Bij het begin van de Eerste Wereldoorlog vluchtte Roelandts naar Engeland. Daar sloot hij zich in november 1914 aan bij de Society of Amalgated Toolmakers. In de schoot van de Workers' Union werd een Centrale van Belgische Metaalbewerkers (CBM) gesticht, waar Roelandts in augustus 1915 bij aansloot. Hij werd lid van het comité voor de arbeiders uit het Leuvense en hij stichtte een afdeling van de vakbond in Londen, die weldra duizend leden telde.

In mei 1919 keerde hij naar België terug en werd opnieuw syndicaal afgevaardigde in de autofabriek Excelsior. In augustus 1919 werd hij aangesteld als voltijds secretaris van de vakbond en in 1932 werd hij de adjunct van Léon Jeuniaux. Hij zetelde ook in het paritair comité voor de Kleine Mechaniekbouw.

Tegelijk was hij politiek actief. In 1921 werd hij verkozen tot gemeenteraadslid van Kessel-Lo en was er, met een paar onderbrekingen, schepen tot in 1935 en vervolgens burgemeester tot in 1949. Hij bleef gemeenteraadslid tot in 1958. In 1932 werd hij ook nog provincieraadslid, wat hij bleef tot in 1949.

Hij was in 1922 onder meer medestichter en beheerder, vanaf 1938 voorzitter van de samenwerkende maatschappij voor goedkope woningen Onze Toevlucht.

Van 1925 tot 1949 was hij beheerder van de Federatie van Socialistische en Syndicale Mutualiteiten van de arrondissementen Brussel en Leuven. Hij was ook secretaris van de Leuvense Ziekenkas der Metaalarbeiders, vanaf 1925 aangesloten bij de Federatie van Socialistische en Syndicale Mutualiteiten van de arrondissementen Brussel en Leuven. Hij was stichter en voorzitter van de afdeling Kessel-Lo van deze federatie.
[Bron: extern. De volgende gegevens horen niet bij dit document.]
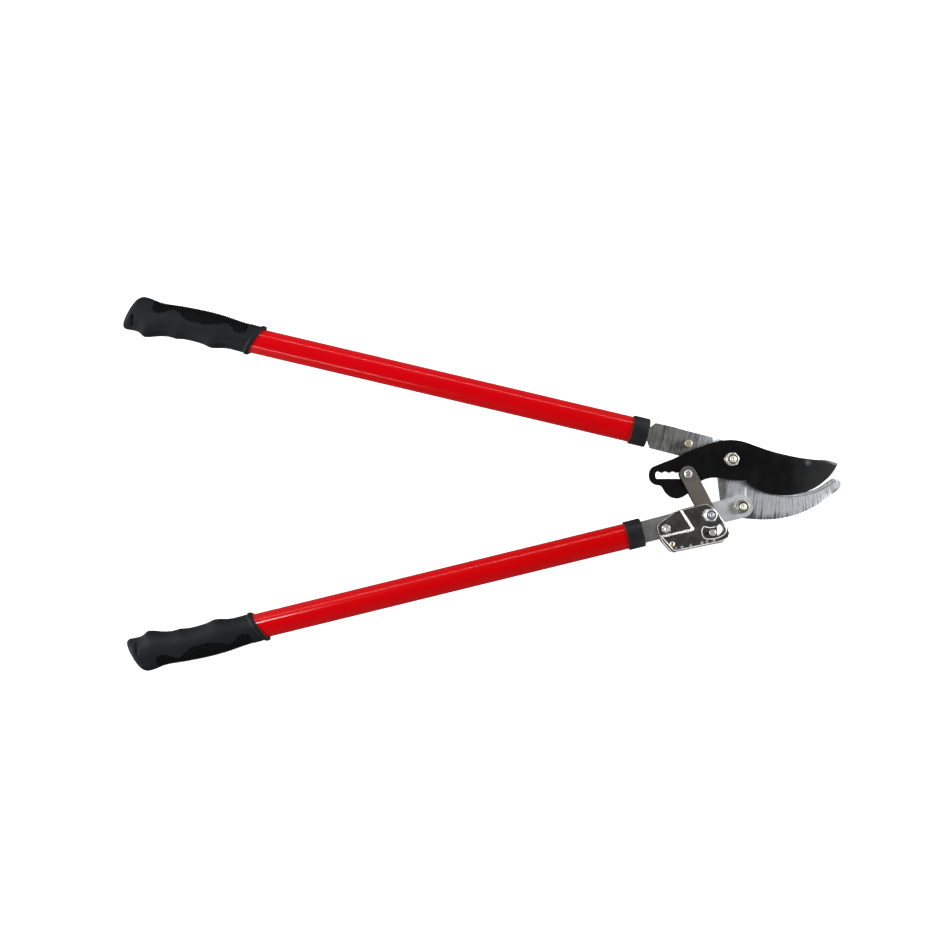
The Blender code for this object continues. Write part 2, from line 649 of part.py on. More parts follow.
# cavity behind the raised panel, open on the side the link leaves by
cavity_low = [(-54.2, -53.3), (-58.5, -40.0), (-10.0, -40.0),
              (-5.0, -55.0), (-12.0, -60.4), (-13.6, -60.9),
              (-5.7, -71.9), (-4.1, -75.7), (-4.4, -79.3), (-7.2, -82.8),
              (-11.3, -84.4), (-57.0, -93.7), (-60.2, -93.8),
              (-72.2, -81.2), (-42.6, -74.0)]
cavity_high = [(-51.6, -53.3), (-55.5, -40.0), (-10.0, -40.0),
               (-5.0, -55.0), (-12.0, -60.4), (-13.6, -60.9),
               (-5.7, -71.9), (-4.1, -75.7), (-4.4, -79.3), (-7.2, -82.8),
               (-11.3, -84.4), (-57.0, -93.7), (-60.2, -93.8),
               (-70.0, -83.2), (-38.6, -75.0)]
cut = prism("front_cavity", cavity_low, FRONT_LOW_Z - 1.0,
            cavity_high, FRONT_HIGH_Z - SHEET)
boolean(front_cover, as_cutter(cut))
cut = prism("front_window", window_outline(), FRONT_LOW_Z - 1.0,
            window_outline(), FRONT_HIGH_Z + 2.0)
boolean(front_cover, as_cutter(cut))
for tag, c, r in (("link", LINK_PIVOT, 4.4), ("bolt", COVER_BOLT, 2.8),
                  ("rivet", SPRING_ANCHOR, 2.2)):
    boolean(front_cover, as_cutter(prism(
        "front_" + tag + "_hole", circle(c, r, 24), FRONT_LOW_Z - 2.0,
        circle(c, r, 24), FRONT_HIGH_Z + 2.0)))

# ------------------------------------------------------------------ rear cover
REAR_SKIRT_Z = 25.0
rear_outline = [(-76.2, -67.8), (-59.8, -55.2), (-55.3, -53.8),
                (-28.5, -46.6), (-18.9, -51.6), (-14.7, -57.1),
                (-4.2, -71.6), (-2.6, -75.6), (-3.0, -79.6),
                (-6.2, -85.0), (-10.4, -87.6), (-56.8, -97.0),
                (-60.2, -98.2), (-63.2, -97.2), (-72.6, -86.6),
                (-76.2, -80.0), (-77.6, -72.4)]
rear_cover = prism("rear_cover", rear_outline, REAR_LOW_Z,
                   rear_outline, REAR_SKIRT_Z, NICKEL)
rear_inner = [(-90.0, -60.0), (-60.0, -30.0), (10.0, -30.0),
              (10.0, -80.0), (-6.4, -85.0), (-10.7, -86.0),
              (-57.0, -95.5), (-60.3, -96.6), (-62.4, -96.0),
              (-71.4, -85.8), (-90.0, -78.0)]
cavity = prism("rear_cavity", rear_inner, REAR_LOW_Z + SHEET,
               rear_inner, REAR_SKIRT_Z + 2.0)
# bolted pad pressed up to the tang, left standing by the cavity
pad_low = [(-100.0, -82.6), (-100.0, -20.0), (-60.0, -20.0),
           (-51.8, -62.5), (-54.4, -80.6)]
pad_high = [(-100.0, -80.6), (-100.0, -20.0), (-62.0, -20.0),
            (-54.8, -63.5), (-57.2, -78.6)]
pad = prism("rear_pad", pad_low, REAR_LOW_Z - 1.0, pad_high, REAR_PAD_Z)
boolean(cavity, as_cutter(pad))
boolean(rear_cover, as_cutter(cavity))
dimple_low = [(-90.0, -82.0), (-90.0, -68.0), (-80.0, -60.0), (-60.5, -48.0),
              (-53.6, -62.6), (-56.2, -79.2)]
dimple_high = [(-90.0, -80.2), (-90.0, -68.0), (-80.0, -60.0),
               (-60.5, -48.0), (-56.6, -64.0), (-58.8, -77.2)]
cut = prism("rear_dimple", dimple_low, REAR_LOW_Z - 0.6,
            dimple_high, REAR_PAD_Z - SHEET)
boolean(rear_cover, as_cutter(cut))
cut = prism("rear_window", rear_window_outline(), REAR_LOW_Z - 2.0,
            rear_window_outline(), REAR_LOW_Z + 4.0)
boolean(rear_cover, as_cutter(cut))
for tag, c, r in (("link", LINK_PIVOT, 4.4), ("bolt", COVER_BOLT, 2.8),
                  ("rivet", SPRING_ANCHOR, 2.2)):
    boolean(rear_cover, as_cutter(prism(
        "rear_" + tag + "_hole", circle(c, r, 24), REAR_LOW_Z - 2.0,
        circle(c, r, 24), REAR_PAD_Z + 2.0)))

# ------------------------------------------------------------ cover fasteners
cover_bolt = hex_body("cover_bolt",
                      [(8.8, "round", 2.5), (22.6999, "round", 2.5),
                       (22.7, "hex", HEX_M5), (25.7, "hex", HEX_M5),
                       (26.2, "round", 3.8)], COVER_BOLT, 0.55, ZINC)
cover_nut = hex_body("cover_nut",
                     [(9.9, "hex", 3.8), (10.3, "hex", HEX_M5),
                      (13.8, "hex", HEX_M5)], COVER_BOLT, 0.55, ZINC,
                     bore=2.75)
anchor = turned("spring_anchor_rivet",
                [(0.9, 28.0), (2.1, 28.0), (2.7, 27.6), (2.7, 27.1),
                 (1.6, 27.1), (1.6, 9.5), (2.9, 9.5), (2.9, 8.9),
                 (2.3, 8.5), (0.9, 8.5)], SPRING_ANCHOR, BRASS, segs=16,
                ring=True)

# --------------------------------------------------------------- return spring
# coil between the anchor rivet and the link's tail pin, with an eye on each
COIL_R = 2.7
WIRE_R = 0.5
COIL_TURNS = 14
EYE_R = 2.4
SPRING_Z = 18.6


def spring_points():
    a = Vector((SPRING_ANCHOR[0], SPRING_ANCHOR[1], SPRING_Z))
    b = Vector((TAIL_PIN[0], TAIL_PIN[1], SPRING_Z))
    d = (b - a).normalized()
    side = Vector((-d.y, d.x, 0.0))
    up = Vector((0.0, 0.0, 1.0))
    length = (b - a).length
    start, end = 8.6, length - 8.6
    pts = []
    for i in range(11):
        ang = math.radians(100 - 280 * (1 - i / 10))
        pts.append(a + d * (EYE_R * math.cos(ang)) + side * (EYE_R * math.sin(ang)))
    n = COIL_TURNS * 8
    for i in range(n + 1):
        t = i / n
        ang = 2 * math.pi * COIL_TURNS * t
        pts.append(a + d * (start + (end - start) * t)
                   + side * (COIL_R * math.cos(ang))
                   + up * (COIL_R * math.sin(ang)))
    for i in range(11):
        ang = math.radians(80 - 280 * (i / 10))
        pts.append(b - d * (EYE_R * math.cos(ang)) + side * (EYE_R * math.sin(ang)))
    return pts


cu = bpy.data.curves.new("return_spring", "CURVE")
cu.dimensions = "3D"
cu.bevel_depth = WIRE_R * MM
cu.bevel_resolution = 0
cu.use_fill_caps = True
sp = cu.splines.new("POLY")
coil = spring_points()
sp.points.add(len(coil) - 1)
for p, q in zip(sp.points, coil):
    p.co = (q.x * MM, q.y * MM, q.z * MM, 1.0)
spring = bpy.data.objects.new("return_spring", cu)
cu.materials.append(SPRING_STEEL)
parts_col.objects.link(spring)

# ------------------------------------------------------ lower handle's parent
bpy.context.view_layer.update()
for obj in lower_parts + [front_cover, rear_cover, cover_bolt, cover_nut,
                          anchor, link_bolt, link_nut, nylon, spring]:
    world = obj.matrix_world.copy()
    obj.parent = HANDLE_AXIS
    obj.matrix_parent_inverse = Matrix.Translation(-HANDLE_AXIS.location)
    obj.matrix_basis = world
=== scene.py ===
"""Visual model of a ratchet bypass lopper, lying on a pale studio floor.

Lengths are in millimetres in the tables and are scaled to metres by MM.
X runs along the tool towards the blade tip, Z is up.
"""

import bpy
import bmesh
import math
from mathutils import Matrix, Vector
from mathutils.geometry import tessellate_polygon


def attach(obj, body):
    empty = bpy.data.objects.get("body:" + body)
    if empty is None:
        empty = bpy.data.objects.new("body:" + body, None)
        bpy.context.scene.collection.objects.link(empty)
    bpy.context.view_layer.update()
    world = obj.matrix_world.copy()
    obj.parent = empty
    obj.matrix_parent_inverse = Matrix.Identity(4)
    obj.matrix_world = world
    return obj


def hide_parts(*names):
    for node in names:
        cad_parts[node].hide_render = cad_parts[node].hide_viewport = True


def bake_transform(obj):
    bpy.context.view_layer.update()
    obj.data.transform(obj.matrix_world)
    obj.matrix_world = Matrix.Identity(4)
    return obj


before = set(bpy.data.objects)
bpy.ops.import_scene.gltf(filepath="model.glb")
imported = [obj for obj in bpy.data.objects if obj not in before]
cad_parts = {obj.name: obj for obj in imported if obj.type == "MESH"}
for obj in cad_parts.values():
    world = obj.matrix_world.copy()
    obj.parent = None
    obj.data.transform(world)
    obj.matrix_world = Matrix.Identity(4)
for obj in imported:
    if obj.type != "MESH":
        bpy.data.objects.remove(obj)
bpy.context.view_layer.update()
scene = bpy.context.scene
MM = 0.001
TAU = 2 * math.pi

# --------------------------------------------------------------------- camera
PX_MM = 1.05                 # picture scale at the handle mid-plane
CAM_H = 1250.0               # camera height over that plane
Z_AXIS = 15.5
cam_data = bpy.data.cameras.new("camera")
cam_data.sensor_fit = "HORIZONTAL"
cam_data.sensor_width = 36.0
cam_data.lens = 36.0 * CAM_H / (950 * PX_MM)
cam_data.clip_start = 0.01
cam_data.clip_end = 60.0
cam = bpy.data.objects.new("camera", cam_data)
scene.collection.objects.link(cam)
cam.location = (-268.08 * MM, -16.52 * MM, (Z_AXIS + CAM_H) * MM)
scene.camera = cam

# ----------------------------------------------------------------- dimensions
MAIN = (0.0, 0.0)
HANDLE_PIVOT = (10.8, -49.6)
LINK_PIVOT = (-23.5, -58.1)
RATCHET_PIN = (-45.8, -15.4)
TAIL_PIN = (-20.2, -76.7)
STOP_PIN = (-45.7, 16.3)
SPRING_ANCHOR = (-62.9, -88.5)
COVER_BOLT = (-68.8, -72.4)
HOOK_Z = (7.2, 15.2)
BLADE_Z = (15.5, 21.0)
FRONT_LINK_Z = (21.3, 23.7)
REAR_LINK_Z = (12.8, 15.2)
SHEET = 1.2
TUBE_R = 13.5
TUBE_BORE = 12.3
TUBE_START = 4.0
TUBE_IN_GRIP = 126.5
COLLAR_R = 15.2
COLLAR_LEN = 17.6
SLEEVE_R = 13.8
TANG_NECK_S = 62.0
UPPER_GRIP_S = 411.9
LOWER_GRIP_S = 403.7
PIN_S = 10.0
HEX_M8 = 6.5
HEX_M5 = 4.0
BOLT_R = 4.0


# ------------------------------------------------------------ outline helpers
def circle(c, r, n=48, start=0.0):
    return [(c[0] + r * math.cos(start + TAU * i / n),
             c[1] + r * math.sin(start + TAU * i / n)) for i in range(n)]


def arc(c, r, a0, a1, n):
    return [(c[0] + r * math.cos(math.radians(a0 + (a1 - a0) * i / n)),
             c[1] + r * math.sin(math.radians(a0 + (a1 - a0) * i / n)))
            for i in range(n + 1)]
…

Gedurende de Tweede Wereldoorlog werkte Roelandts opnieuw als ijzerdraaier, nadat hij was afgezet als burgemeester en vervangen door Alfons Vranckx, die in juli 1941 werd opgevolgd door de VNV'er Meurrens. Hij trad toe tot het verzet, werd medeoprichter van de federatie Leuven van de clandestiene Belgische Socialistische Partij en verspreidde sluikbladen zoals Bevrijding, De Werker en Morgenrood. Hij trad ook toe tot het partizanenleger.

Op 16 november 1942 werd hij door de Gestapo gearresteerd en zes maanden vastgehouden in Breendonk, waar hij bij herhaling gefolterd werd. Daarop volgden opsluitingen achtereenvolgens in de Citadel van Hoei en de concentratiekampen van Vucht, Sachsenhausen, Gross-Rosen, Dora en Belsen. In 1945 bevrijd, woog hij bij zijn terugkeer nog amper veertig kilogram. Na enkele maanden verzorging hernam hij zijn mandaten van burgemeester en provincieraadslid.

In 1949 werd hij socialistisch senator voor het arrondissement Leuven en vervulde dit mandaat tot in 1954.

Literatuur

bewerken
  • Paul VAN MOLLE, Het Belgisch Parlement, 1894-1972, Antwerpen, 1972.
  • G. VAN GOETHEM, Tussen front en fabriek: De Centrale der Belgische Metaalbewerkers in Engeland tijdens de Eerste Wereldoorlog, 1915-1919, in: Roodgloeiend. Bijdragen tot de Geschiedenis van de Centrale der Metaalbewerkers van België, Gent, Amsab, 1990.
  • J. VAN OUTRYVE, In en om de grote metaalwerkhuizen of de socialistische Metaalbewerkers van Leuven, in: Roodgloeiend. Bijdragen tot de Geschiedenis van de Centrale der Metaalbewerkers van België, Gent, Amsab, 1990.